La surface et la profondeur – suite

De la même façon, voici ce que Pierre ARDITI expliquait sur France Culture [Les Fausses Confidences, Tout arrive, 9 mars 2010]:

Il faut que le texte soit clair, évident pour soi-même, pour qu’il puisse le devenir pour les autres. Quelle clarté, cette évidence partagée, à partir du moment où l’analyse, la compréhension est faite pour soi ! Interpréter, c’est d’abord comprendre; comprendre pour soi, en profondeur.

Le travail « en surface » du texte, ce toilettage nécessaire pour gagner l’évidence pour soi-même, avant que de la partager, voilà qui fait écho à Antoine Emaz.

En plus, à nouveau, les analogies entre le travail de l’acteur et celui du musicien: la compréhension du « texte », l’appréhension, l’appropriation personnelle, d’une seule page comme de la partition musicale entière. L’œil qui perçoit et capte, avant la mise en bouche…

La surface et la profondeur

Antoine EMAZ écrit (Cambouis, p. 125): Pour saisir la profondeur, commencer par s’arrêter à la surface. Ne pas la négliger, la regarder attentivement. Sinon on invente la profondeur bien plus qu’on ne la découvre.

Bien entendu, Emaz parle ici de l’écriture – de son travail d’écrivain, de poète. Mais je ne peux m’empêcher d’y lire un conseil pour toute pratique artistique et, singulièrement, pour celle qui m’occupe: la pratique musicale. J’ai l’intuition que son approche est juste. Pour éviter d’inventer la profondeur – croyant l’avoir révélée.
Dans le travail musical, je passe beaucoup de temps « à la surface » des choses: la répétition soutient précisément cette approche attentive, renouvelée, soigneuse. Revenir, encore et encore, sur le déroulé d’une phrase musicale, sur la précision d’une intonation, sur la qualité d’un son. La répétition peut être innombrable, le temps qu’on y consacre, considérable. Ce qu’on découvre ensuite, progressivement, comme un dévoilement, est difficile à nommer. Je n’aime pas considérer que nous sommes à la recherche d’une pensée originelle – celle du compositeur, celle du temps mythique de l’origine de l’œuvre. Le temps de la pratique musicale est nôtre, complètement, et n’a aucun compte à rendre à des instances absentes, qui seraient convoquées aujourd’hui au titre de l’authenticité. Le seul compte à considérer est celui de la cohérence de notre découverte progressive, de notre perception et de notre compréhension, qui s’appuient, en plus, sur une somme d’éléments 1 dont l’authenticité ne tient aucune raison.

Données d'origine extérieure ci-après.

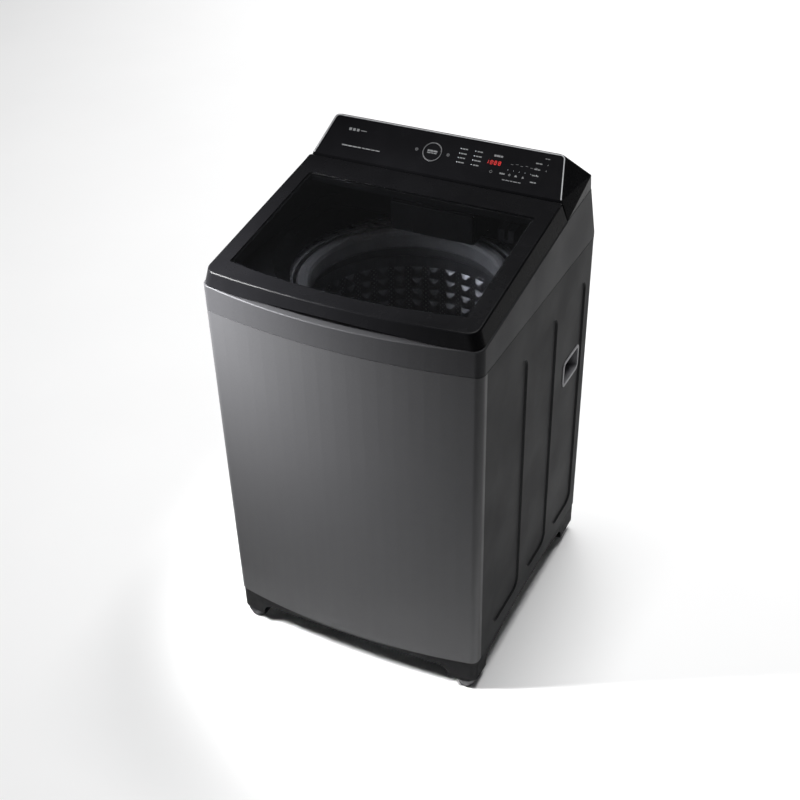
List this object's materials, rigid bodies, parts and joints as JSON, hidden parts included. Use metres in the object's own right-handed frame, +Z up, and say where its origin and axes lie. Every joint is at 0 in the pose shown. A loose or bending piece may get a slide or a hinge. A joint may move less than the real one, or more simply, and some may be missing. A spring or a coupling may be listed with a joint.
{
  "type": "top load washing machine",
  "caption": "Free-standing top load washer: glazed hinged lid, sloped console, suspended tub with spinning drum and wash plate, detergent drawer and levelling feet.",
  "frame": {"origin": "centre of the bounding box on the floor", "axes": "+Z up, the front faces -Y, +X to the right seen from the front"},
  "size_m": [0.622, 0.67, 1.0951],
  "materials": {
    "black_plastic": "satin moulded",
    "zinc_steel": "zinc plated",
    "front_paint": "satin metallic dark grey",
    "side_paint": "satin dark grey",
    "grey_plastic": "matt moulded",
    "cover_paint": "satin dark grey",
    "well_plastic": "satin moulded",
    "gloss_black": "high gloss",
    "panel_gloss": "high gloss",
    "silver_trim": "satin silver",
    "circuit_board": "solder mask",
    "valve_plastic": "glass filled",
    "spring_steel": "oiled",
    "tinted_glass": "tinted toughened",
    "black_rubber": "moulded",
    "tray_plastic": "satin moulded",
    "siphon_plastic": "satin moulded",
    "tub_plastic": "glass filled",
    "cover_ring_plastic": "satin moulded",
    "cast_aluminium": "as cast",
    "bearing_steel": "ground",
    "lamination_steel": "laminated",
    "copper_wire": "enamelled wire",
    "drum_steel": "stainless",
    "drum_plastic": "satin moulded",
    "shaft_steel": "ground",
    "rotor_steel": "zinc coated"
  },
  "bodies": {
    "cabinet": {"base_frame": "black_plastic", "foot_locknuts": "zinc_steel", "front_panel": "front_paint", "side_panel_left": "side_paint", "side_panel_right": "side_paint", "handle_cup_left": "grey_plastic", "handle_cup_right": "grey_plastic", "rear_panel": "zinc_steel", "drain_outlet": "black_plastic", "top_cover": "cover_paint", "well_liner": "well_plastic", "water_nozzle": "well_plastic", "console_housing": "gloss_black", "control_panel": "panel_gloss", "console_trim": "silver_trim", "main_board": "circuit_board", "inlet_valves": "valve_plastic", "power_gland": "black_plastic", "hinge_brackets": "black_plastic", "lid_lock": "black_plastic", "drawer_housing": "well_plastic", "suspension_rods": "zinc_steel", "rod_end_caps": "black_plastic", "suspension_springs": "spring_steel", "corner_brackets": "zinc_steel", "cabinet_screws": "zinc_steel"},
    "lid": {"lid_frame": "gloss_black", "lid_inner_frame": "well_plastic", "lid_glass": "tinted_glass", "lid_hinge_pins": "spring_steel", "lid_strike": "black_plastic", "lid_bumpers": "black_rubber"},
    "drawer": {"drawer_tray": "tray_plastic", "drawer_front": "well_plastic", "siphon_cap": "siphon_plastic"},
    "tub": {"outer_tub": "tub_plastic", "tub_cover": "cover_ring_plastic", "spring_caps": "black_plastic", "bearing_housing": "cast_aluminium", "shaft_bearings": "bearing_steel", "shaft_seal": "black_rubber", "stator": "lamination_steel", "stator_coils": "copper_wire", "drain_pump": "black_plastic", "tub_bolts": "zinc_steel"},
    "drum": {"drum_wall": "drum_steel", "drum_base": "drum_plastic", "balance_ring": "drum_plastic", "spin_shaft": "shaft_steel"},
    "pulsator": {"pulsator_plate": "drum_plastic", "drive_shaft": "shaft_steel", "rotor_cup": "rotor_steel", "rotor_nut": "zinc_steel"},
    "selector": {"selector_ring": "silver_trim"},
    "start": {"start_button": "panel_gloss"},
    "foot_front_left": {"foot_front_left": "black_rubber"},
    "foot_front_right": {"foot_front_right": "black_rubber"},
    "foot_rear_left": {"foot_rear_left": "black_rubber"},
    "foot_rear_right": {"foot_rear_right": "black_rubber"}
  },
  "joints": [
    {"name": "lid_hinge", "type": "hinge", "parent": "cabinet", "child": "lid", "pos_m": [0, 0.13293, 1.01928], "axis": [-1, 0, 0], "range_deg": [0, 104]},
    {"name": "drawer_slide", "type": "slide", "parent": "cabinet", "child": "drawer", "axis": [0, -1, 0], "range_m": [0, 0.09]},
    {"name": "tub_bounce", "type": "slide", "parent": "cabinet", "child": "tub", "axis": [0, 0, 1], "range_m": [-0.03, 0.008], "stiffness_N_per_m": 9000, "springref_m": 0.0313, "deforming": ["suspension_springs"]},
    {"name": "drum_spin", "type": "hinge", "parent": "tub", "child": "drum", "pos_m": [0, 0, 0.3], "axis": [0, 0, 1], "continuous": true},
    {"name": "pulsator_spin", "type": "hinge", "parent": "drum", "child": "pulsator", "pos_m": [0, 0, 0.3], "axis": [0, 0, 1], "continuous": true},
    {"name": "selector_turn", "type": "hinge", "parent": "cabinet", "child": "selector", "pos_m": [-0.02, 0.18219, 1.06358], "axis": [0, -0.6574, 0.7536], "continuous": true},
    {"name": "start_press", "type": "slide", "parent": "cabinet", "child": "start", "axis": [0, 0.6574, -0.7536], "range_m": [0, 0.0015], "stiffness_N_per_m": 400, "springref_m": -0.001},
    {"name": "foot_front_left_screw", "type": "slide", "parent": "cabinet", "child": "foot_front_left", "axis": [0, 0, -1], "range_m": [0, 0.015]},
    {"name": "foot_front_right_screw", "type": "slide", "parent": "cabinet", "child": "foot_front_right", "axis": [0, 0, -1], "range_m": [0, 0.015]},
    {"name": "foot_rear_left_screw", "type": "slide", "parent": "cabinet", "child": "foot_rear_left", "axis": [0, 0, -1], "range_m": [0, 0.015]},
    {"name": "foot_rear_right_screw", "type": "slide", "parent": "cabinet", "child": "foot_rear_right", "axis": [0, 0, -1], "range_m": [0, 0.015]}
  ]
}
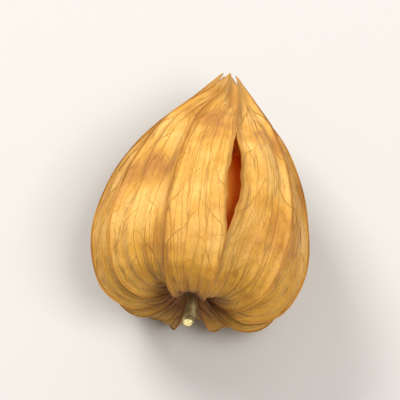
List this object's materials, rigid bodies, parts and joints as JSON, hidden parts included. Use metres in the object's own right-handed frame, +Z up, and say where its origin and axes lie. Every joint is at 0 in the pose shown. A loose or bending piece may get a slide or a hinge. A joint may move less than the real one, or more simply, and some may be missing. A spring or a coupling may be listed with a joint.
{
  "type": "physalis berry in its husk",
  "caption": "Ripe physalis berry inside its dry, ribbed, golden paper husk, with a short cut stem, lying on its side.",
  "frame": {"origin": "on the table, under the middle of the box round the whole fruit", "axes": "+Y runs along the fruit from the stem end to the tip, with the husk's own axis turned 9 degrees from it towards +X; +Z is up; +X is to the right when looking from the stem end to the tip"},
  "size_m": [0.0314, 0.0396, 0.0296],
  "materials": {
    "husk_paper": "matte",
    "berry_skin": "gloss",
    "stem_bark": "matte"
  },
  "bodies": {
    "root": {"husk": "husk_paper", "berry": "berry_skin", "stem": "stem_bark"}
  },
  "joints": []
}
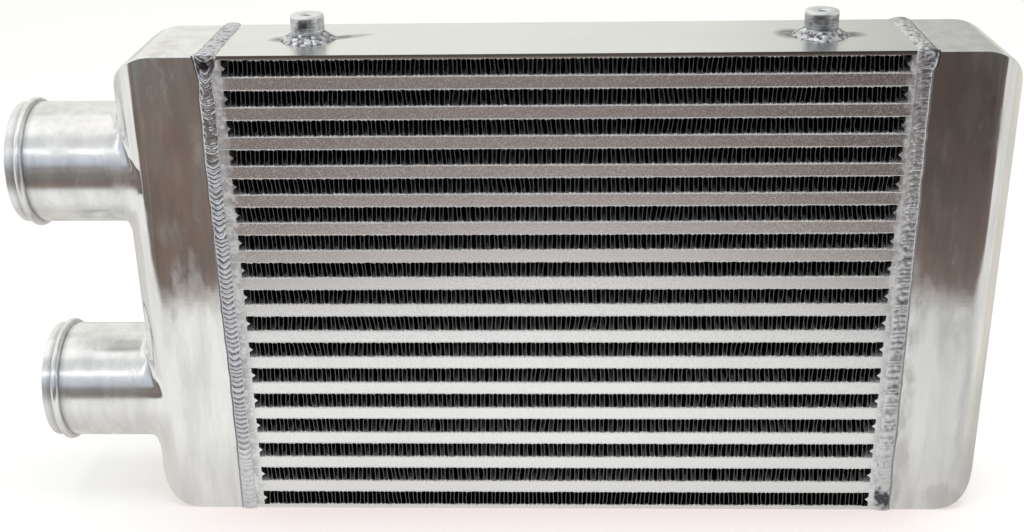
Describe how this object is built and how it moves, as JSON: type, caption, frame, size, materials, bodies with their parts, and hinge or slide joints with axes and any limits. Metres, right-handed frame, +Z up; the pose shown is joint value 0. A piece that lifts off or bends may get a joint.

Je pense que la profondeur se découvre dans le travail de soi à soi – dans la vérité de ses propres émotions, dans la justesse de sa propre voix (aux divers sens de l’expression).

Un gabarit

Pour donner une juste perception de ce que doit être l’autonomie, j’ai quelquefois proposé de fixer, symboliquement et quel que soit le nombre chanteurs de l’ensemble, un gabarit : celui du quatuor ou du quintette [SATB ou SSATB, …]. Dans lequel chaque chanteur/teuse remplit pleinement le rôle de soliste ; il/elle y a donc la même responsabilité que s’il/elle chantait seul/e dans cette petite formation. [voir aussi sur ce point La totalité du son].
C’est donc, à la fois, une requalification du rôle de chacun, une autre perception du son de l’ensemble et de la place de son propre son dans le son du chœur. La métaphore du gabarit influence aussi la posture générale, la conscience de sa place dans l’ensemble, ce qu’on nomme l’assertivité. Cette technique a des effets évidents sur le travail personnel, sur la posture de l’artiste, dans le rôle de l’acteur, … Il est possible ensuite d’ajuster son engagement, son travail régulier, à l’aune de ce gabarit – même symbolique.